Relying on real estate

Flexibility drives the design of SGI's new campus in Silicon Valley

September 01, 2001 |

In a landscape of ephemeral profits and a roller coaster of a stock market, few assets are as reliable as real estate holdings. This is especially true in Silicon Valley, where the current buzz may be more about bricks-and-mortar than clicks-and-bits.

Michael Lewis, author of The New New Thing: A Silicon Valley Story and Next: The Future Just Happened, believes that the Internet is "it" despite ongoing economic wake-up calls. But Silicon Graphics Inc. (SGI) isn't taking any chances. SGI's new four-building Crittenden campus in Mountain View, Calif., designed by Studios Architecture of San Francisco, was conceived as an opportunity not only to provide space for its own staff, but to serve as a profitable real estate venture.

SGI's Michael Hirahara, vice president of facilities and services, says the two main factors underlying the design of its 500,000-sq.-ft. campus were a built-in "exit strategy" and flexible space to accommodate the needs of the company's engineers, including the inherent expansions and contractions of the technology marketplace. As of late July, SGI, under a lease agreement with Goldman Sachs, occupies two of the buildings, with 700 employees in sales, marketing and research and development.

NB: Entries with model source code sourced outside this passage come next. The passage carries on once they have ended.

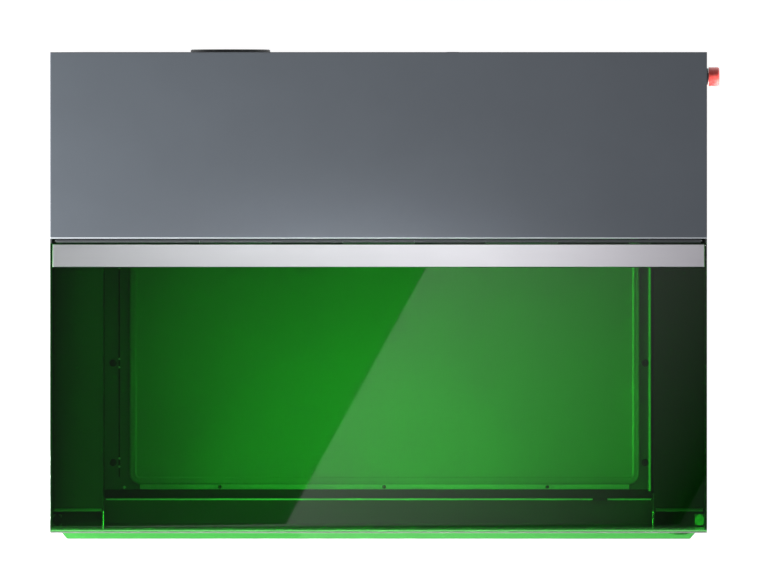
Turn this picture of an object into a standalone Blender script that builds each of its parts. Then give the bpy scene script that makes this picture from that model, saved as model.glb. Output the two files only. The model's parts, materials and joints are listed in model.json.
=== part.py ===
"""Desktop laser cutter: a sheet-metal box with a hinged see-through lid and a belt-driven gantry inside.

Lengths are in millimetres and the helpers turn them into metres. +X is the right-hand side seen from the
front, +Y the rear and +Z up. Every piece is laid out about the middle of the body, with the table at z = 0,
and the "machine" empty then moves the whole so that the origin is under the middle of its overall box.
"""

import math

import bmesh
import bpy
from mathutils import Matrix, Vector

MM = 0.001

# ---- overall size and the sheets it is made of
WIDTH = 750.0
DEPTH = 549.0
HEIGHT = 183.0
FOOT_HEIGHT = 11.0
SHEET = 2.0
THIN = 1.5
SEAT = 0.3
RUN = 0.4

# ---- the lid, the rear cover and the hinge between them
LID_SHEET = 3.0
LID_BEND = 10.0
LIP_REACH = 7.8
LIP_SHOULDER = 11.4
COVER_DEPTH = 213.0
COVER_DROP = 13.0
HINGE_GAP = 5.4
TRIM_DEPTH = 25.8
TRIM_SETBACK = 1.2
KNUCKLE = 2.4
PIN = 1.2

# ---- the floor, the front and the side housings
PAN_WALL = 13.0
SILL = 62.0
HEM = 100.0
HOUSING = 60.5
HOUSING_FRONT = 24.5
BAFFLE_SETBACK = 38.5
LEDGE = 24.5

# ---- the work bed
BED_WIDTH = 585.3
BED_OFFSET = 7.0
BED_RIM = 7.7
BED_RIM_HEIGHT = 4.0
BED_CORNER = 12.0
BED_OVERLAP = 12.0

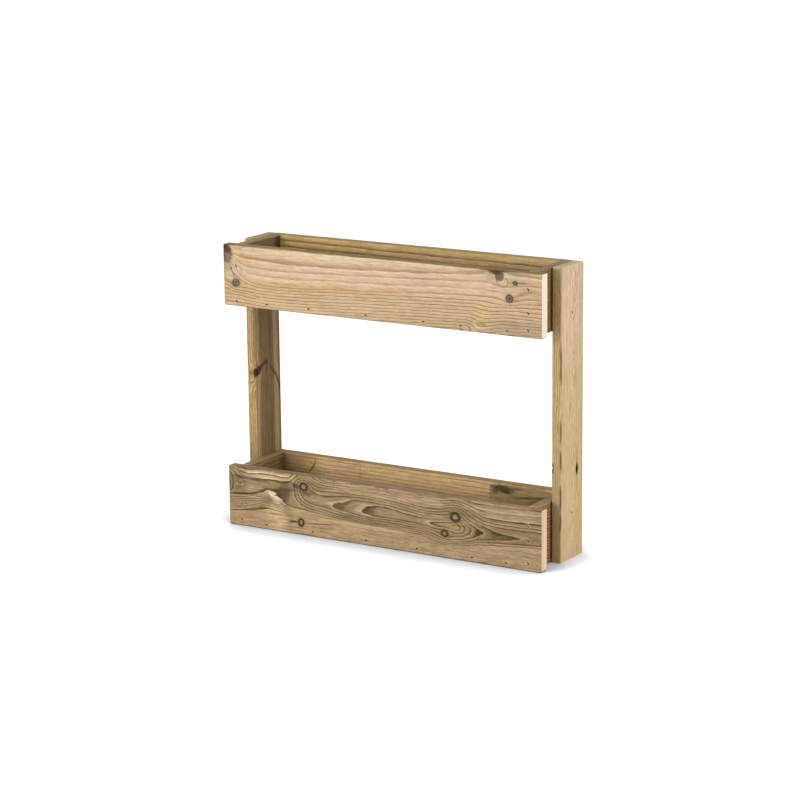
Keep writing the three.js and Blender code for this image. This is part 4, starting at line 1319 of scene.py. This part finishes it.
def make_floor():
    data = bpy.data.meshes.new("floor")
    corners = [(across * FLOOR_REACH, deep * FLOOR_REACH, 0)
               for across, deep in ((-1, -1), (1, -1), (1, 1), (-1, 1))]
    data.from_pydata(corners, [], [(0, 1, 2, 3)])
    floor = bpy.data.objects.new("floor", data)
    bpy.context.scene.collection.objects.link(floor)
    g = Graph("floor_paper")
    lit = g.node("ShaderNodeBsdfDiffuse")
    lit.inputs["Color"].default_value = FLOOR_GREY
    seen = g.node("ShaderNodeBsdfDiffuse")
    corner = g.node("ShaderNodeAmbientOcclusion", samples=8)
    corner.inputs["Distance"].default_value = PAINTED_SHADOW_REACH
    # Painted contact shadow: the seen paper turns grey where the ambient occlusion mask finds
    # timber close by.
    paper = g.mix(g.ease(Signal(g, corner.outputs["AO"]), 0.5, 0.98), PAINTED_SHADOW_PAPER, PAPER)
    g.feed(seen.inputs["Color"], paper)
    mixed = g.node("ShaderNodeMixShader")
    path = g.node("ShaderNodeLightPath")
    g.links.new(path.outputs["Is Camera Ray"], mixed.inputs[0])
    g.links.new(lit.outputs[0], mixed.inputs[1])
    g.links.new(seen.outputs[0], mixed.inputs[2])
    output = g.node("ShaderNodeOutputMaterial")
    g.links.new(mixed.outputs[0], output.inputs["Surface"])
    data.materials.append(g.material)


def make_world():
    world = bpy.data.worlds.new("studio")
    bpy.context.scene.world = world
    world.use_nodes = True
    tree = world.node_tree
    tree.nodes.clear()
    g = Graph.__new__(Graph)
    g.nodes, g.links = tree.nodes, tree.links
    place = g.node("ShaderNodeTexCoord")
    split = g.node("ShaderNodeSeparateXYZ")
    g.links.new(place.outputs["Generated"], split.inputs[0])
    strength = g.ease(Signal(g, split.outputs[2]), -0.1, 1, WORLD_LOW, WORLD_HIGH)
    soft = g.node("ShaderNodeBackground")
    soft.inputs["Color"].default_value = WHITE
    g.feed(soft.inputs["Strength"], strength)
    white = g.node("ShaderNodeBackground")
    white.inputs["Color"].default_value = WHITE
    white.inputs["Strength"].default_value = 1.0
    mixed = g.node("ShaderNodeMixShader")
    g.feed(mixed.inputs[0], seen_straight(g))
    g.links.new(soft.outputs[0], mixed.inputs[1])
    g.links.new(white.outputs[0], mixed.inputs[2])
    output = g.node("ShaderNodeOutputWorld")
    g.links.new(mixed.outputs[0], output.inputs["Surface"])


def add_lamp(name, place, size, power):
    data = bpy.data.lights.new(name, "AREA")
    data.shape = "RECTANGLE"
    data.size = data.size_y = size
    data.energy = power
    lamp = bpy.data.objects.new(name, data)
    lamp.location = place
    lamp.rotation_euler = (Vector(LAMP_AIM) - Vector(place)).to_track_quat("-Z", "Y").to_euler()
    bpy.context.scene.collection.objects.link(lamp)


make_camera()
make_floor()
make_world()
add_lamp("key", (-0.9, -3.3, 1), 1, 48)
add_lamp("side", (3.9, -0.25, 1.1), 1.2, 51)

bpy.context.scene.view_settings.view_transform = "Standard"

Shaped by the client's desire for an exit strategy and the city's North Bay Shore Precise Plan, the four-building SGI campus was designed to meet the needs of the client and of the city of Mountain View. The city owns the 29 acres of land on which the buildings were constructed. Located a quarter-mile from SGI's corporate headquarters, the new campus was developed on a vacant lot along an access road to a former landfill site that has been reclaimed by the city and transformed into Shoreline Park. Between the original campus and the new one is Shoreline Amphitheater, a concert venue visited by about 500,000 people each year.

The Crittenden campus is organized around a central "village green," according to Studios' principal-in-charge, Erik Sueberkrop. The idea was to knit the campus into the surrounding parkland by creating a "green zone" around the horseshoe-shaped cluster of four buildings, with the open end facing the park and a newly regraded, reclaimed piece of land that acts as a buffer between SGI and Shoreline Park. Each building's exterior walls incorporate corrugated metal panels and brick accents. The buildings are accessible from the perimeter as well as from more formal, two-story lobby spaces that face onto the village green. Landscaped parking and screened loading areas are separated from the central courtyard.

An integral part of the exit strategy was the organization of space and services within each building. Two buildings have an area of 130,000 square feet and two have an area of 120,000 square feet. The design of the cores allows for the stratification of the buildings to accommodate different tenants on each of four floors. Key cards provide individual access to each floor. Two staircases in each building are pulled to the perimeter, providing dramatic views of the surrounding greenery.

While corporate hierarchy is old-school in Silicon Valley, the need for an environment conducive to focused work is a top priority. Unlike many commercial buildings in Silicon Valley, which typically have perimeter offices and a central, windowless research and development laboratory deep in their interior, space allocation in SGI's facilities is based on an opposite concept. Large R&D laboratories are located at the perimeter, and design engineers have internal, private offices. Management employees occupy open offices mostly along the perimeter. This arrangement allows natural light to reach beyond the perimeter offices.

While addressing SGI's requirements, the flexible, open-plan interiors make the buildings adaptable for multitenant or single-floor tenants. The decision to build four multifloor buildings rather than shorter buildings with large floor plates was made to "have a viable piece of real estate" as part of SGI's portfolio management strategy, Hirahara explains.

This strategy also affected the appearance of the campus. While acknowledging that corporate identity was an important factor, he points out that SGI "didn't want to do [a group of] signature buildings," because it would limit the appeal to potential non-SGI tenants.

SGI's strategy appears to be working successfully. Goldman Sachs bought two of the buildings in December 2000 and a third one this past spring. Construction of the fourth building was slated for completion last month.